## STATED GOAL
Repeat the lines of the data that follow, please, starting at the first and stopping after the one with "from mathutils import Vector".
--- START SUPPLIED INFORMATION ---
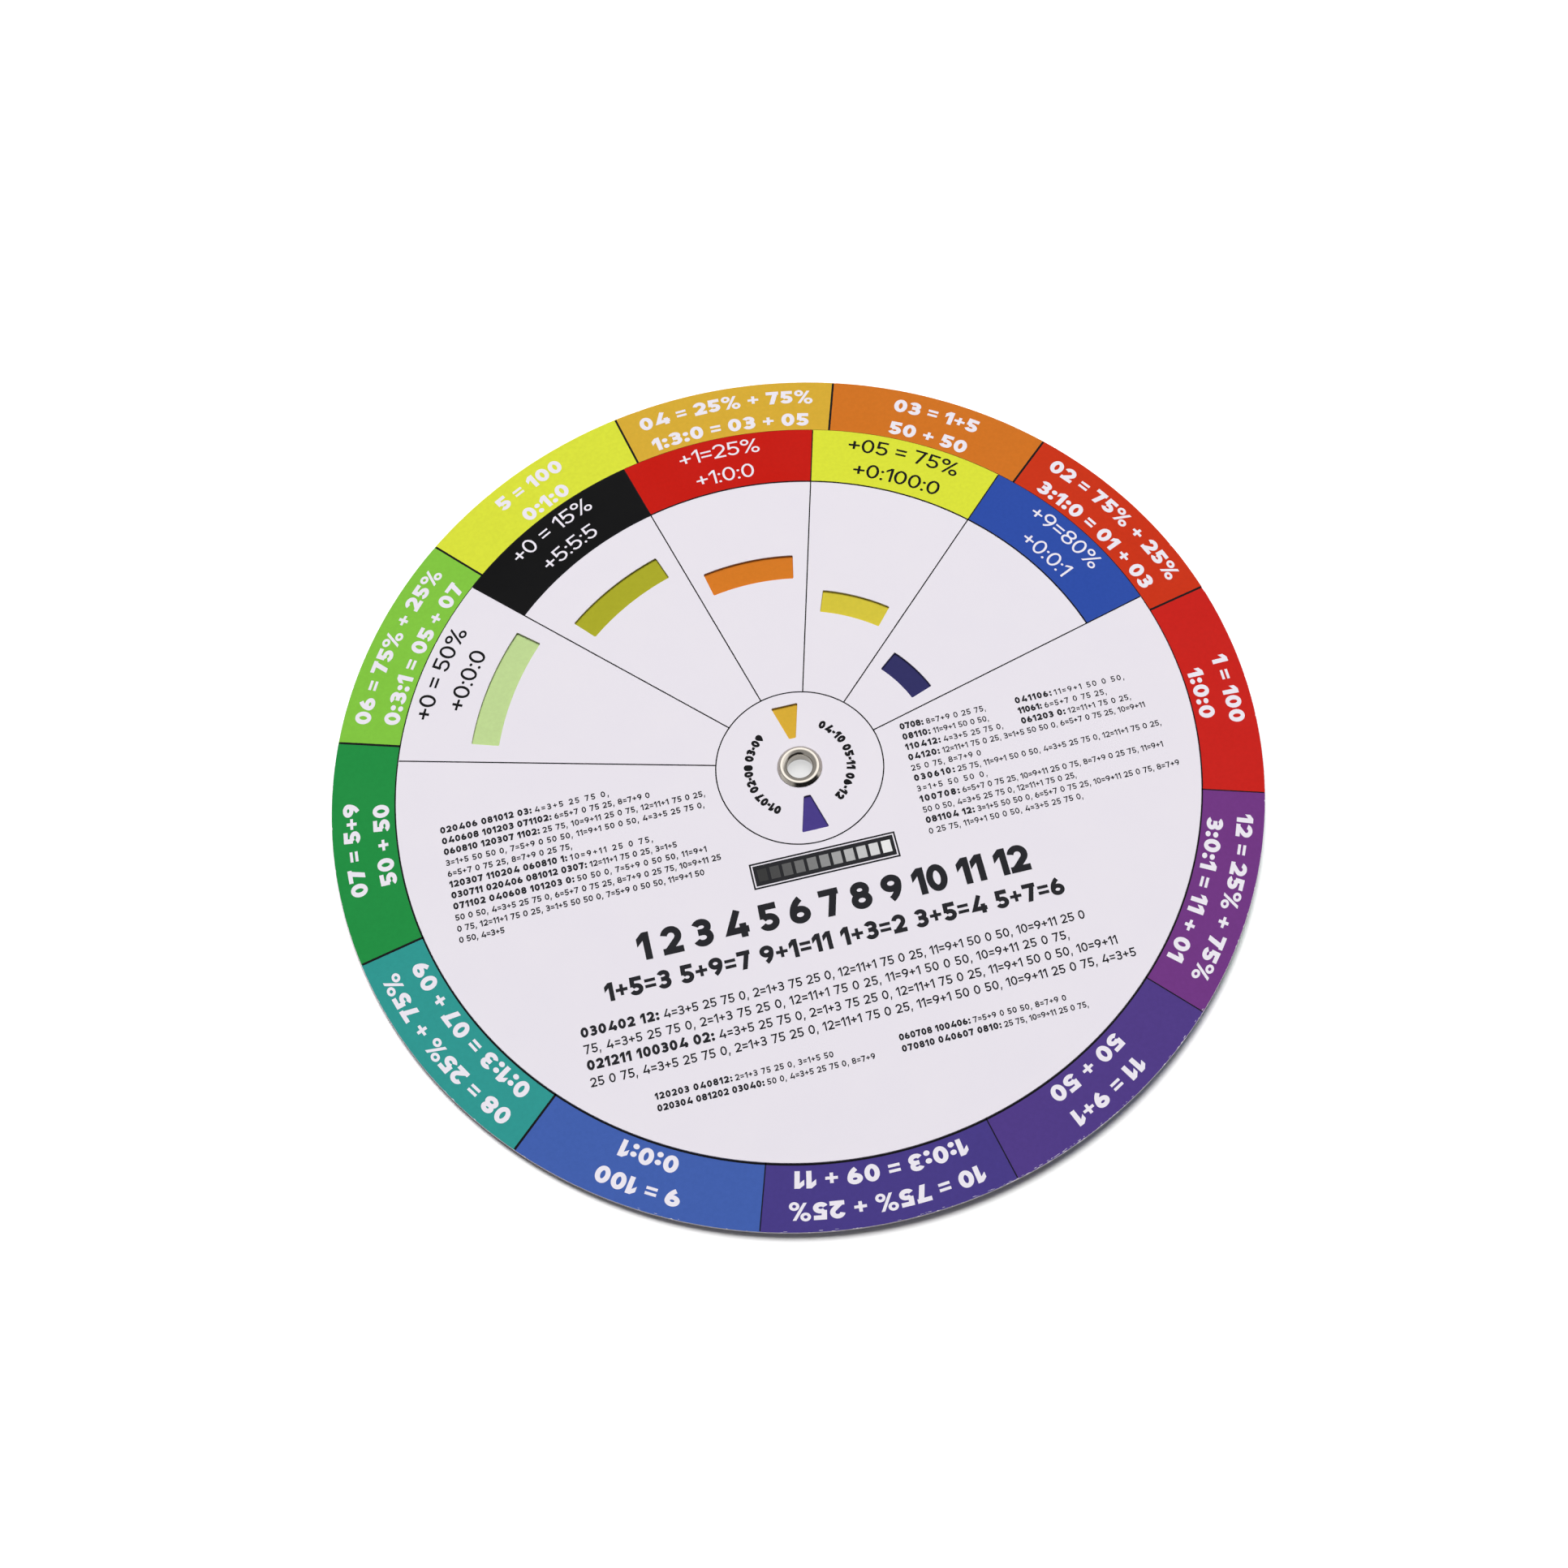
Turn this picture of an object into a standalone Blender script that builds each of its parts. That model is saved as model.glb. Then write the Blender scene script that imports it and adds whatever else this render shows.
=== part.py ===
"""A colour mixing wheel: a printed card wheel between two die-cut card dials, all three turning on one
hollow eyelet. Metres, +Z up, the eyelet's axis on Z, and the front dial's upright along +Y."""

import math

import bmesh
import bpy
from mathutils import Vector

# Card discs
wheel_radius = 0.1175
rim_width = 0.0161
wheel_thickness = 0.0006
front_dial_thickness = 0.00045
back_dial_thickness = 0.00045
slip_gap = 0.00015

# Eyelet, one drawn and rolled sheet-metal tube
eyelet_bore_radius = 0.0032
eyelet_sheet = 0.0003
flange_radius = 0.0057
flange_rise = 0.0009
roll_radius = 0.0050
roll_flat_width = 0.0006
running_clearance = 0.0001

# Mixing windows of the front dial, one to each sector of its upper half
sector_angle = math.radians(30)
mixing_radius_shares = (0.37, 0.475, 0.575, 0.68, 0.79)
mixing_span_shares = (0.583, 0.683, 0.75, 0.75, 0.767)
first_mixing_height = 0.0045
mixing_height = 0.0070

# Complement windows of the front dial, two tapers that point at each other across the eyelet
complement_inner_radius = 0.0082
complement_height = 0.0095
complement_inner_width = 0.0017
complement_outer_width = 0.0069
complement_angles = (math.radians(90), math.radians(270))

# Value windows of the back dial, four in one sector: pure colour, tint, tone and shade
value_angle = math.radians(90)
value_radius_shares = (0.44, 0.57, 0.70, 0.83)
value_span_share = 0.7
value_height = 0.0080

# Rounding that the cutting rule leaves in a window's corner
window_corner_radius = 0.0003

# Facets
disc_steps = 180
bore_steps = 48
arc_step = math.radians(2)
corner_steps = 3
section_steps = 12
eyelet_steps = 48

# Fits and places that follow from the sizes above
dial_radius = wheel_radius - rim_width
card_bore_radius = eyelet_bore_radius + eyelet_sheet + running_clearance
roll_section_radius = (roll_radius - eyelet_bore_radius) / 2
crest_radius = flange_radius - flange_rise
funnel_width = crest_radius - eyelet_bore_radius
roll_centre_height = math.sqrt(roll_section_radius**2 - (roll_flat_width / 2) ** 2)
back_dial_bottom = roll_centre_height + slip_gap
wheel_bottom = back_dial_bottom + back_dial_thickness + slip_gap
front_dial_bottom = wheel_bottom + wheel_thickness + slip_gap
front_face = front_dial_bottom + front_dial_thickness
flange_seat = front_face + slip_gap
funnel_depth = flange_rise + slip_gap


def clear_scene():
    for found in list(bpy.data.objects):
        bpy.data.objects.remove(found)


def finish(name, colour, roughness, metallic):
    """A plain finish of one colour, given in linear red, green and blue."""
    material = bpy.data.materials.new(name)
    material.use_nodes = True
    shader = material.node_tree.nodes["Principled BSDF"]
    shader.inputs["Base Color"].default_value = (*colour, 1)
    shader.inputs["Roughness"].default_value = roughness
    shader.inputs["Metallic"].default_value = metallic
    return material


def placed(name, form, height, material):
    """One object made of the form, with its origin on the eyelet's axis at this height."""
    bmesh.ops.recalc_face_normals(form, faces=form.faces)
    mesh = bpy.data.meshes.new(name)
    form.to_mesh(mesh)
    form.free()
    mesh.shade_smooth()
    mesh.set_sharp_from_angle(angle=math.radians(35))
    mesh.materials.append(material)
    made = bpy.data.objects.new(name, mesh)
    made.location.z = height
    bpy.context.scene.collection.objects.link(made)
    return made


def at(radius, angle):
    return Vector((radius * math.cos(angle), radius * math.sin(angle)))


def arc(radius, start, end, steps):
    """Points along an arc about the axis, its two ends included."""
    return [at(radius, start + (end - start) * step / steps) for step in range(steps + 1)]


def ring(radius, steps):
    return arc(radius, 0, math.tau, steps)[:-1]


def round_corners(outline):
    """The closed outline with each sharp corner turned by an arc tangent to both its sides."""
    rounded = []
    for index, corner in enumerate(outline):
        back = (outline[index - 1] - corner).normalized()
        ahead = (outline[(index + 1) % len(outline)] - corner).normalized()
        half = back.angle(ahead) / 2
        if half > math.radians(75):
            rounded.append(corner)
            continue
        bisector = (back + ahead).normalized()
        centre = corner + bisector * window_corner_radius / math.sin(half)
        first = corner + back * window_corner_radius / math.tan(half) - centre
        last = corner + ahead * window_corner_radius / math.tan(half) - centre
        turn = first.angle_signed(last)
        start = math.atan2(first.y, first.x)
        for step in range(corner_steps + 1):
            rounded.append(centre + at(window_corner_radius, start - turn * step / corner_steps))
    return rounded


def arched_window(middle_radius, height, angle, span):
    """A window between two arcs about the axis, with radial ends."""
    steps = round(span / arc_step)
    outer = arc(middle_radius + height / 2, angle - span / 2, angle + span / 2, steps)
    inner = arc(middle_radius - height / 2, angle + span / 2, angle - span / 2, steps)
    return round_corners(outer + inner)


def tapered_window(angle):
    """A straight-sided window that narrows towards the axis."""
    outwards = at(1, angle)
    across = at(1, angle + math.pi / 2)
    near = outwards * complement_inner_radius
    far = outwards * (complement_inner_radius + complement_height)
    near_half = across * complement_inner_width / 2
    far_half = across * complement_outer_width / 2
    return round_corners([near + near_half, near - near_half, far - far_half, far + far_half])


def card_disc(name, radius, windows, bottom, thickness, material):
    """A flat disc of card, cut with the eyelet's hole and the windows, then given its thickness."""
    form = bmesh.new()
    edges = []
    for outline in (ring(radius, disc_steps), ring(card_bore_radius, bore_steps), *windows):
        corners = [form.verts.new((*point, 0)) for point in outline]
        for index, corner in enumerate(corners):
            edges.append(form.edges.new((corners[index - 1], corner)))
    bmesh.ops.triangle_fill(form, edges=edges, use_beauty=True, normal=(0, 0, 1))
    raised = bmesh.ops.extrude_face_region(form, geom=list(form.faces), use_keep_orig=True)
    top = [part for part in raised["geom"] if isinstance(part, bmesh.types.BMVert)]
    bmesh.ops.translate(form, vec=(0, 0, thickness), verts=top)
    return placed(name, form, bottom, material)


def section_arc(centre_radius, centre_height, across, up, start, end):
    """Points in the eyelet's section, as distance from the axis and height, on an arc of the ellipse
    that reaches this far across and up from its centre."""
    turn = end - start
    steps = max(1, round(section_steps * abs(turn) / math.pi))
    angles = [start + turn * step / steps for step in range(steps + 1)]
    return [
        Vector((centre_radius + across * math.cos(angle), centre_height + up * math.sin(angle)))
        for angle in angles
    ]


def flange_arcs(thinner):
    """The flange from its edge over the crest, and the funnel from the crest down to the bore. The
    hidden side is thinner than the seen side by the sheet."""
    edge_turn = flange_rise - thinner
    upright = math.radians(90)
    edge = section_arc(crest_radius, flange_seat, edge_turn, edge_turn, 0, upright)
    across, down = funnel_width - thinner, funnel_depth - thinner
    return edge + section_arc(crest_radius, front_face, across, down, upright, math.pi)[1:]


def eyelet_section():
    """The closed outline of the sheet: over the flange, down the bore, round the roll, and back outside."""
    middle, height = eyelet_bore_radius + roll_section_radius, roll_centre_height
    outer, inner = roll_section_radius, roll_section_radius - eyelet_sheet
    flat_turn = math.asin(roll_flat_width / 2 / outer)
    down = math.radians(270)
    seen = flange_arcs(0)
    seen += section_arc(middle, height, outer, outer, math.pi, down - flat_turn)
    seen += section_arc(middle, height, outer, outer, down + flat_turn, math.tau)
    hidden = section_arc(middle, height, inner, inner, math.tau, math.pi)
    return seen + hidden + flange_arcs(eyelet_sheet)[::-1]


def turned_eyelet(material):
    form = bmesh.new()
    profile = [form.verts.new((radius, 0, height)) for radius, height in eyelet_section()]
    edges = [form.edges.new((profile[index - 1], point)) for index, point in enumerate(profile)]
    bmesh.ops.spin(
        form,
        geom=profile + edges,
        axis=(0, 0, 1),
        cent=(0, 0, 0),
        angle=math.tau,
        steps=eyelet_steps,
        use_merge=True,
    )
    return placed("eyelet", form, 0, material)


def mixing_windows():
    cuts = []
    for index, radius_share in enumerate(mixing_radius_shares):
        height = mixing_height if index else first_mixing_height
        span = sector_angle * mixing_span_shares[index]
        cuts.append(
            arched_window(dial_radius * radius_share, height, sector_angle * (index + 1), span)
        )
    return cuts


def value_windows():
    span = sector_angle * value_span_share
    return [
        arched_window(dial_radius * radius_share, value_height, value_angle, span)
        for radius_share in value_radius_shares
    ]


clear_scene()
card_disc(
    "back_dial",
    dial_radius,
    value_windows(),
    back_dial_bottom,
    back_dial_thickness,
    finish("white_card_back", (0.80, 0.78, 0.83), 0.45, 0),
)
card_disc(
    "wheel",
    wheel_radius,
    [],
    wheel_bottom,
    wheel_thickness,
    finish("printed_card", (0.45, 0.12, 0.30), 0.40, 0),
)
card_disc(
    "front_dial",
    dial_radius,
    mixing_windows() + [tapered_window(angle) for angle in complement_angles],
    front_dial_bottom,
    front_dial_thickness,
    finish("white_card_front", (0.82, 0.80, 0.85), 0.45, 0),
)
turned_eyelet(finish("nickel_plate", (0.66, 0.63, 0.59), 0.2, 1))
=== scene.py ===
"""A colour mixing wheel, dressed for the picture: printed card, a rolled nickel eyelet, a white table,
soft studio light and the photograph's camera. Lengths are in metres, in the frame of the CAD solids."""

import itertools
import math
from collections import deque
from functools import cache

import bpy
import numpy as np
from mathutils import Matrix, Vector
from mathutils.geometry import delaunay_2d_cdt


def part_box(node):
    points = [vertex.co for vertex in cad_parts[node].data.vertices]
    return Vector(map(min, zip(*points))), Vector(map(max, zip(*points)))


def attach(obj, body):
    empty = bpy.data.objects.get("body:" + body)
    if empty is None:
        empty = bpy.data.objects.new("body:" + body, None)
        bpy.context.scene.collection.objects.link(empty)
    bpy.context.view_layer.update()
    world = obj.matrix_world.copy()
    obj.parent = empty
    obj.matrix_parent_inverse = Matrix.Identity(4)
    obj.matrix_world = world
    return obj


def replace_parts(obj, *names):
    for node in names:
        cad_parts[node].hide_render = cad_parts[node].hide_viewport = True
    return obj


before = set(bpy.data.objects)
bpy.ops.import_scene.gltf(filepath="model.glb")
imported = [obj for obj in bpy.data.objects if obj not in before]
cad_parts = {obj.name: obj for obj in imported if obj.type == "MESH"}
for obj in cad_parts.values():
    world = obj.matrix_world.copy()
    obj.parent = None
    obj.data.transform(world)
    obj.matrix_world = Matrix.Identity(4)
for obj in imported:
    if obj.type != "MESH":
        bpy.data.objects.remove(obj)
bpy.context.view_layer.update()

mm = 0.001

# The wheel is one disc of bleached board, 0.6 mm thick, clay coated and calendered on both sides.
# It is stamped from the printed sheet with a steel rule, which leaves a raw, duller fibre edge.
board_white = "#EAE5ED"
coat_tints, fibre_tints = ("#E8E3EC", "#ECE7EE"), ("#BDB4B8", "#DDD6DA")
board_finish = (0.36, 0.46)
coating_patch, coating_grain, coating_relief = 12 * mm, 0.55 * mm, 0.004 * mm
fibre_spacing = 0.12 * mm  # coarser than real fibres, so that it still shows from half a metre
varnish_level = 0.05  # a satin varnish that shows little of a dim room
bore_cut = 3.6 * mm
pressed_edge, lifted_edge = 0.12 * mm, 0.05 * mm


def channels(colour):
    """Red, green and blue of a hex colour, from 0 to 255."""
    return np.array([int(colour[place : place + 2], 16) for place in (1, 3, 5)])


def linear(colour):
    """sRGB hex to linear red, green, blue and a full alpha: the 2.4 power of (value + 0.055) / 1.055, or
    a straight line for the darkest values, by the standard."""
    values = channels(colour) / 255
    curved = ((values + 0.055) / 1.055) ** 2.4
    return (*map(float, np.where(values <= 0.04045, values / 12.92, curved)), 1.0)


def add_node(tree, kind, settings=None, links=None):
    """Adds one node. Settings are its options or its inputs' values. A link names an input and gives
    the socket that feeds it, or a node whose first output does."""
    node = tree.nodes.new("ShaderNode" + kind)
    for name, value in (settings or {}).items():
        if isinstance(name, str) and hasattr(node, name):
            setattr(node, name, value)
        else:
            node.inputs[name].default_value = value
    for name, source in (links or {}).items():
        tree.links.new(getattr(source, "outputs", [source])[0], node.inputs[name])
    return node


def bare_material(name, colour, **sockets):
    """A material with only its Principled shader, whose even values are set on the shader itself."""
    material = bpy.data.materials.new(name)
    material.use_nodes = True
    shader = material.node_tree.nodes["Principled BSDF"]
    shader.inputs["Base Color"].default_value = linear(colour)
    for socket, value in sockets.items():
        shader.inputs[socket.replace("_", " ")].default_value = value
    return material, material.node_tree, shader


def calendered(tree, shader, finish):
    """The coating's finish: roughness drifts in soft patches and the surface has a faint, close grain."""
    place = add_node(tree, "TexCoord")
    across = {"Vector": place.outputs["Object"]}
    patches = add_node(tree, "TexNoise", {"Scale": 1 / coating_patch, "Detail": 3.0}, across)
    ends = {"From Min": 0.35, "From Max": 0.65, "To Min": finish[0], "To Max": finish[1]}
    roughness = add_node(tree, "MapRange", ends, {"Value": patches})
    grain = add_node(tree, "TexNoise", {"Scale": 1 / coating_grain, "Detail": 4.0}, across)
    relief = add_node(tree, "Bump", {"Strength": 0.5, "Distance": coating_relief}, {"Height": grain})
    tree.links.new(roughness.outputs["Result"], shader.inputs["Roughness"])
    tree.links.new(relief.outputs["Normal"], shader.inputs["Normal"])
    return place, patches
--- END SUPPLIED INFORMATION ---
## TASK ANSWER
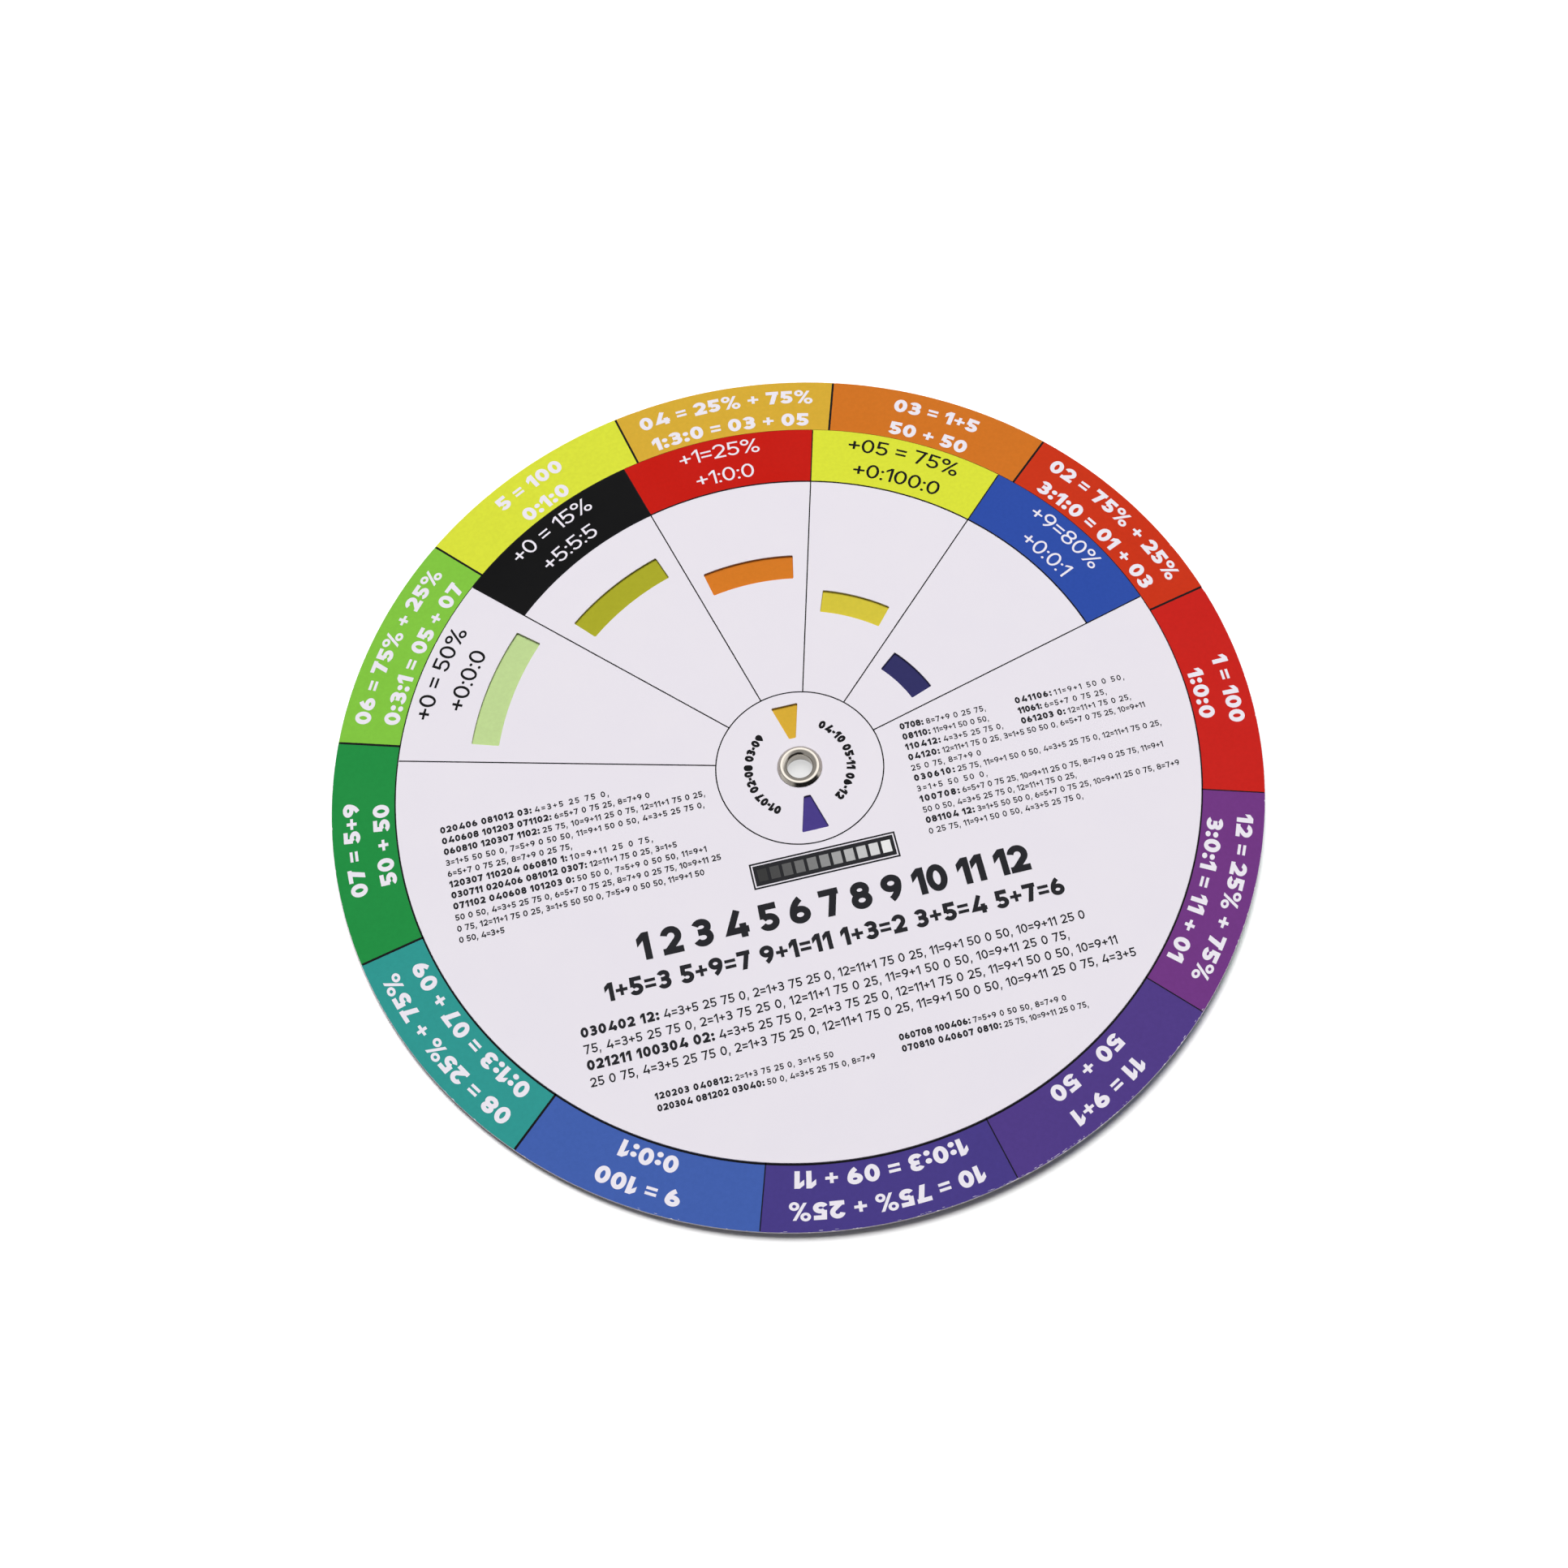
Turn this picture of an object into a standalone Blender script that builds each of its parts. That model is saved as model.glb. Then write the Blender scene script that imports it and adds whatever else this render shows.
=== part.py ===
"""A colour mixing wheel: a printed card wheel between two die-cut card dials, all three turning on one
hollow eyelet. Metres, +Z up, the eyelet's axis on Z, and the front dial's upright along +Y."""

import math

import bmesh
import bpy
from mathutils import Vector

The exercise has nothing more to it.